#### Given exercise
Output every record below exactly as it appears.

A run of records

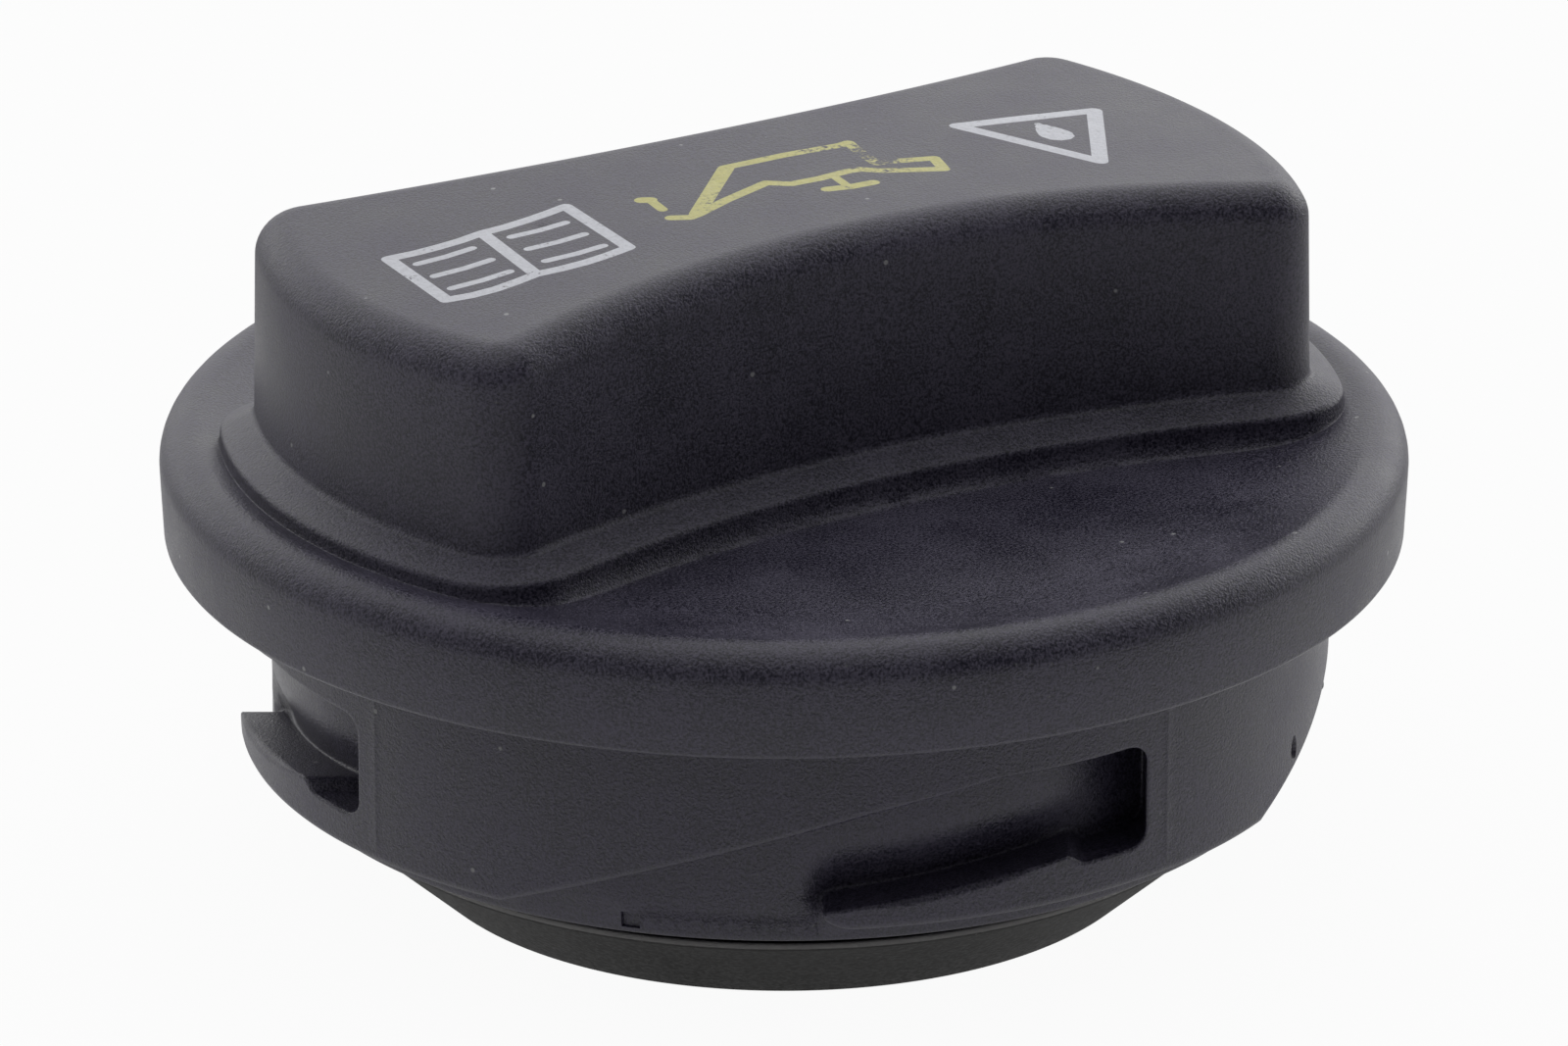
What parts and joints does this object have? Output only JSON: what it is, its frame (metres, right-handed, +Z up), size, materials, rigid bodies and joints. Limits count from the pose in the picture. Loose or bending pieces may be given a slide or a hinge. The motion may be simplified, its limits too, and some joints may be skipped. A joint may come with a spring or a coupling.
{
  "type": "oil filler cap",
  "caption": "Black moulded oil filler cap with a pinched bar grip, a dished round flange, a bayonet spigot and a rubber lip seal under it.",
  "frame": {"origin": "centre of the seal's resting face, at the bottom of the part", "axes": "+Z up through the grip, out of the filler neck; the grip lies along X"},
  "size_m": [0.07, 0.07, 0.0404],
  "materials": {
    "black_nylon": "fine matt moulded grain, glass-filled nylon",
    "seal_rubber": "matt moulded rubber"
  },
  "bodies": {
    "root": {"cap_body": "black_nylon", "lip_seal": "seal_rubber"}
  },
  "joints": []
}
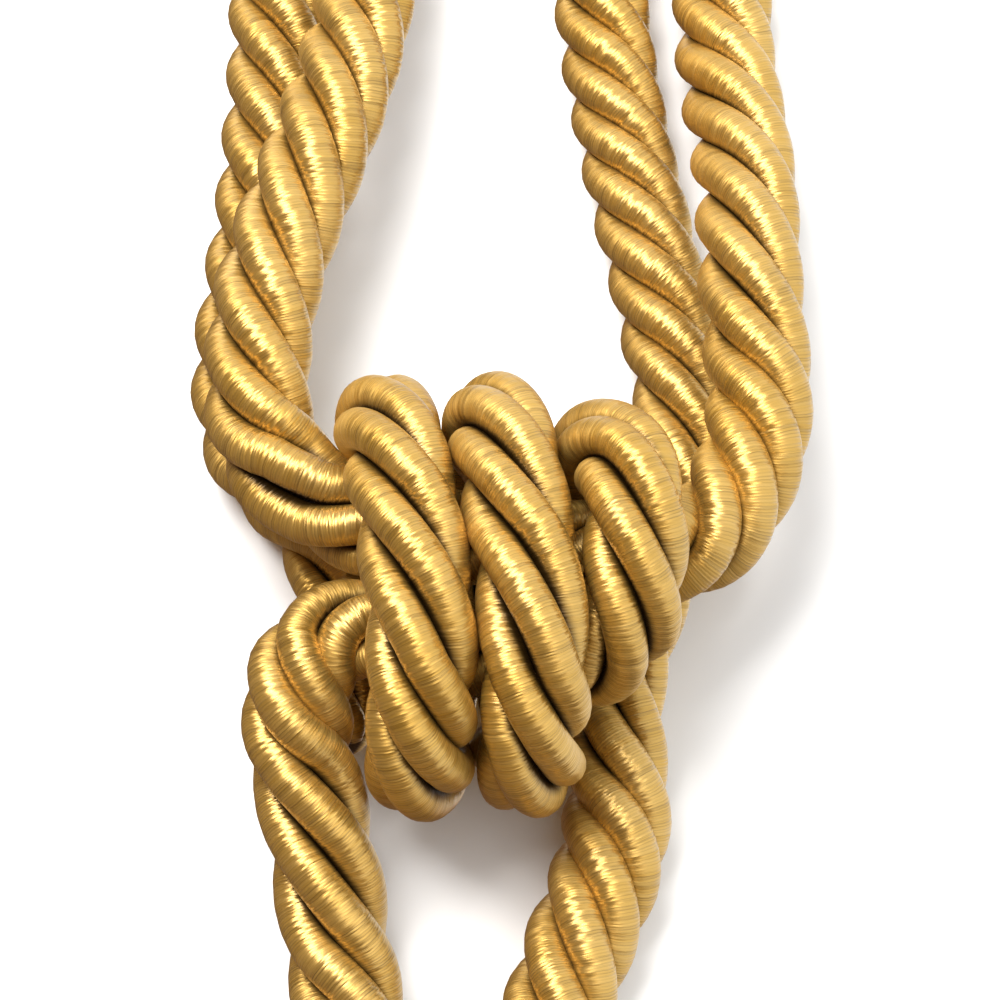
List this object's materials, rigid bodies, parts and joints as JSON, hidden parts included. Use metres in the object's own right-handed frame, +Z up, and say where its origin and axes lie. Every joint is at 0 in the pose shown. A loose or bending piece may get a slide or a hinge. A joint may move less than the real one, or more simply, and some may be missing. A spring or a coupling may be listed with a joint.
{
  "type": "knotted rope curtain tieback",
  "caption": "Thick gold twisted rope curtain tieback with hooking loops, a wrapped knot and a plain tail loop.",
  "frame": {"origin": "middle of the underside of the whole tieback as it lies", "axes": "+Z up from the surface it lies on, +Y from the knot towards the hooking loops, X across"},
  "size_m": [0.1389, 0.5263, 0.0619],
  "materials": {
    "gold_yarn": "silky wound yarn over a soft core, twisted in strands"
  },
  "bodies": {
    "root": {"tieback_rope": "gold_yarn"}
  },
  "joints": []
}
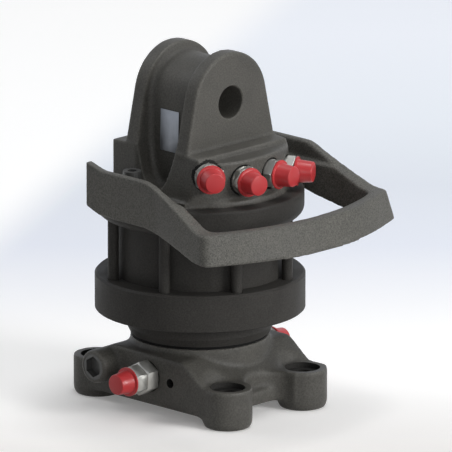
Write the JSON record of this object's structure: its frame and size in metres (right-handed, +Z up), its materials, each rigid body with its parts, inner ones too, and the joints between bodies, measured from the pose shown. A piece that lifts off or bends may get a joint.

#### Response
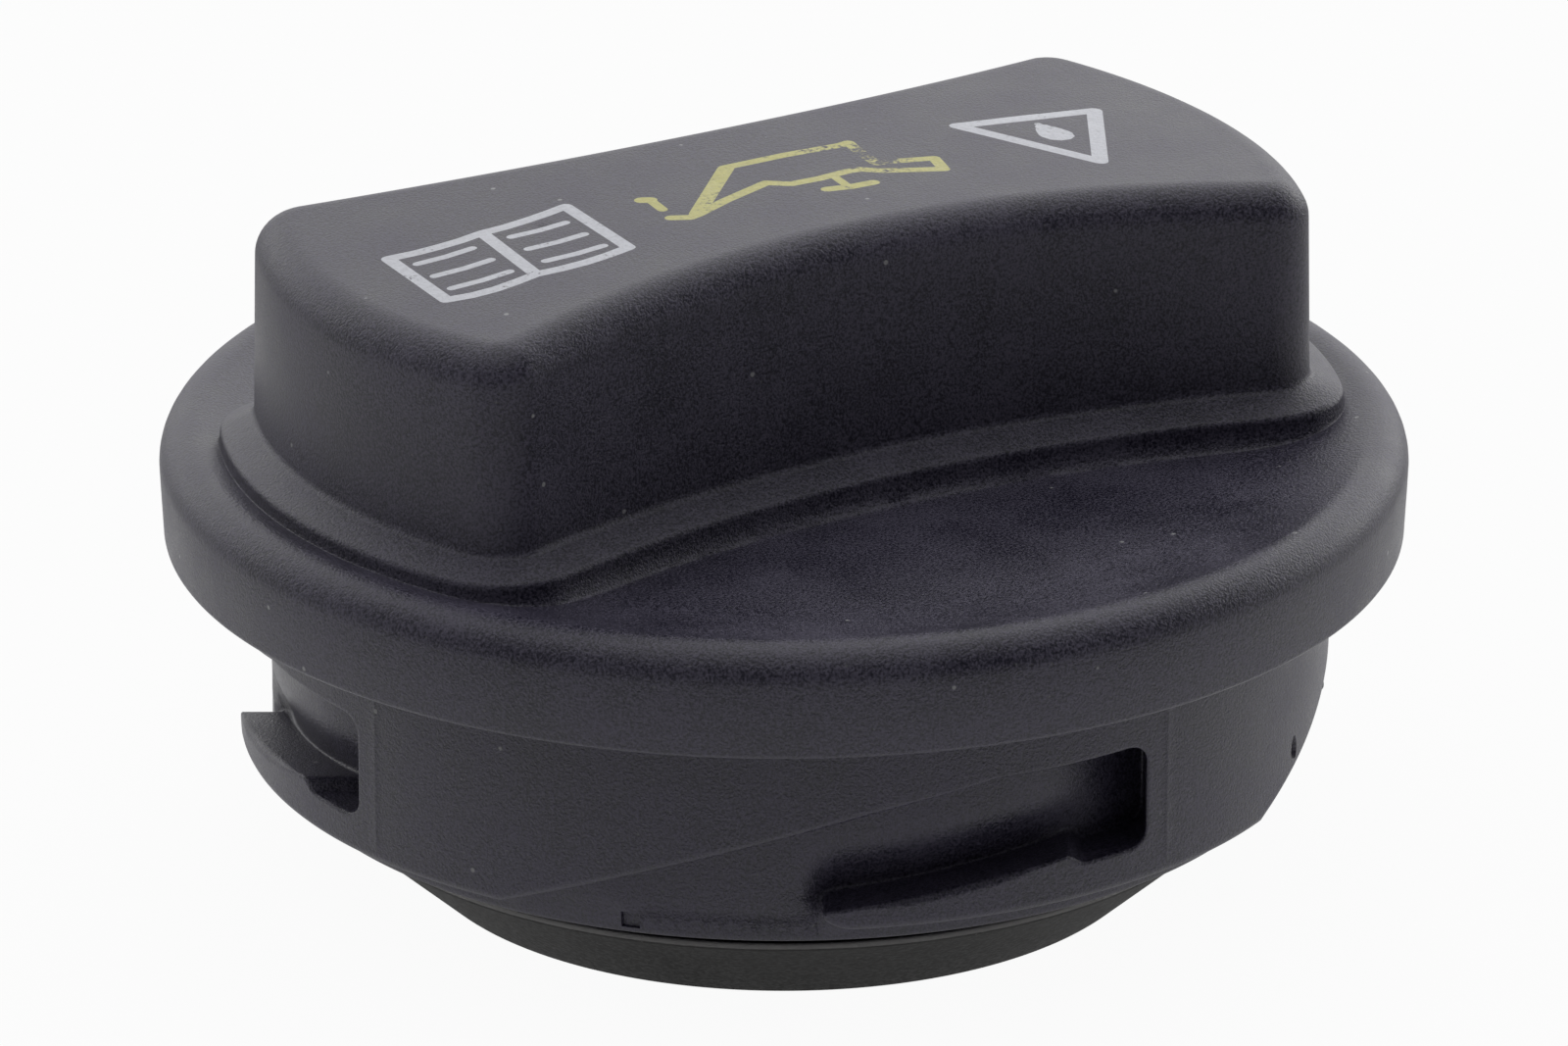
What parts and joints does this object have? Output only JSON: what it is, its frame (metres, right-handed, +Z up), size, materials, rigid bodies and joints. Limits count from the pose in the picture. Loose or bending pieces may be given a slide or a hinge. The motion may be simplified, its limits too, and some joints may be skipped. A joint may come with a spring or a coupling.
{
  "type": "oil filler cap",
  "caption": "Black moulded oil filler cap with a pinched bar grip, a dished round flange, a bayonet spigot and a rubber lip seal under it.",
  "frame": {"origin": "centre of the seal's resting face, at the bottom of the part", "axes": "+Z up through the grip, out of the filler neck; the grip lies along X"},
  "size_m": [0.07, 0.07, 0.0404],
  "materials": {
    "black_nylon": "fine matt moulded grain, glass-filled nylon",
    "seal_rubber": "matt moulded rubber"
  },
  "bodies": {
    "root": {"cap_body": "black_nylon", "lip_seal": "seal_rubber"}
  },
  "joints": []
}
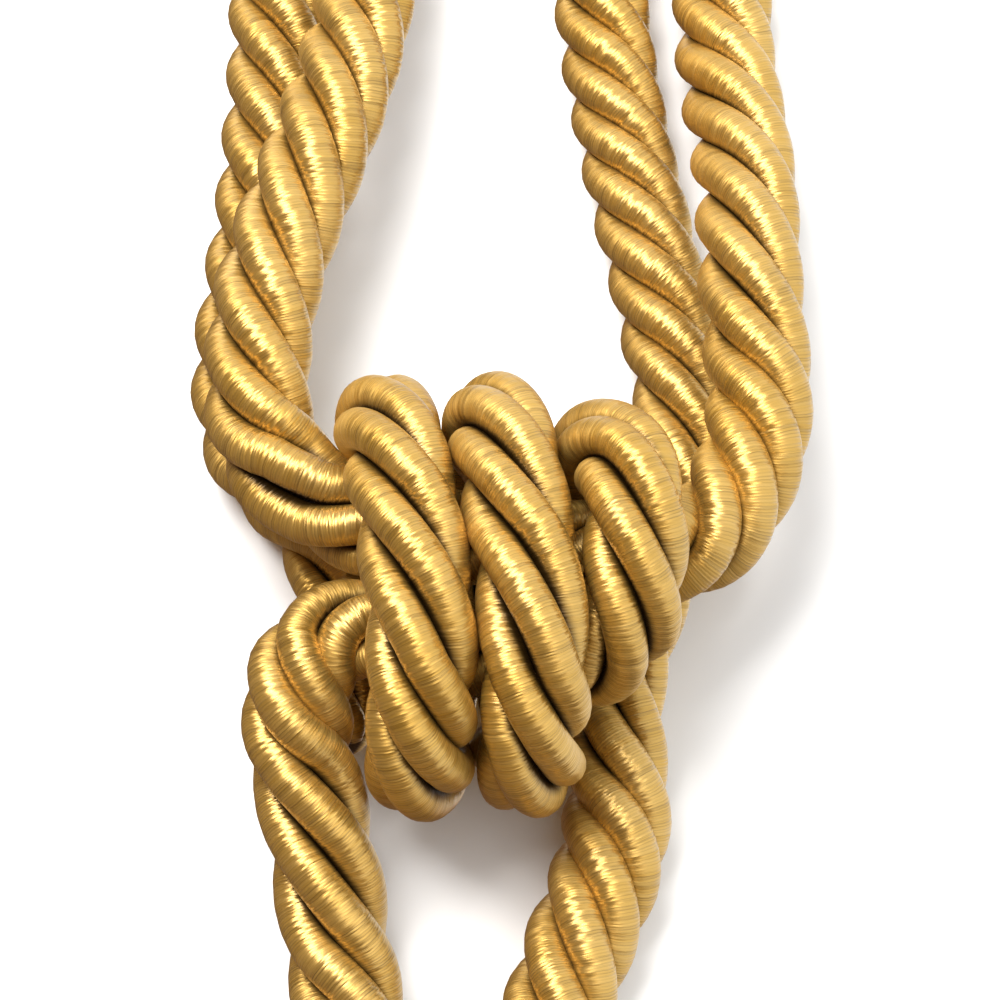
List this object's materials, rigid bodies, parts and joints as JSON, hidden parts included. Use metres in the object's own right-handed frame, +Z up, and say where its origin and axes lie. Every joint is at 0 in the pose shown. A loose or bending piece may get a slide or a hinge. A joint may move less than the real one, or more simply, and some may be missing. A spring or a coupling may be listed with a joint.
{
  "type": "knotted rope curtain tieback",
  "caption": "Thick gold twisted rope curtain tieback with hooking loops, a wrapped knot and a plain tail loop.",
  "frame": {"origin": "middle of the underside of the whole tieback as it lies", "axes": "+Z up from the surface it lies on, +Y from the knot towards the hooking loops, X across"},
  "size_m": [0.1389, 0.5263, 0.0619],
  "materials": {
    "gold_yarn": "silky wound yarn over a soft core, twisted in strands"
  },
  "bodies": {
    "root": {"tieback_rope": "gold_yarn"}
  },
  "joints": []
}
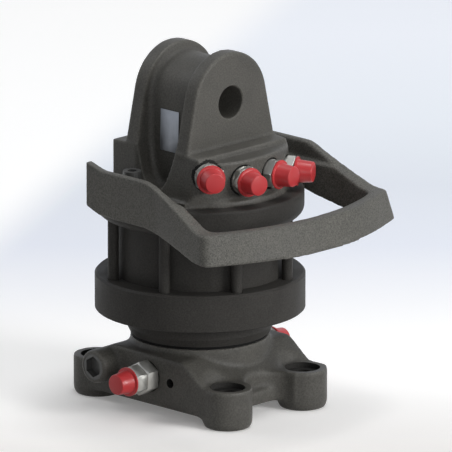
Write the JSON record of this object's structure: its frame and size in metres (right-handed, +Z up), its materials, each rigid body with its parts, inner ones too, and the joints between bodies, measured from the pose shown. A piece that lifts off or bends may get a joint.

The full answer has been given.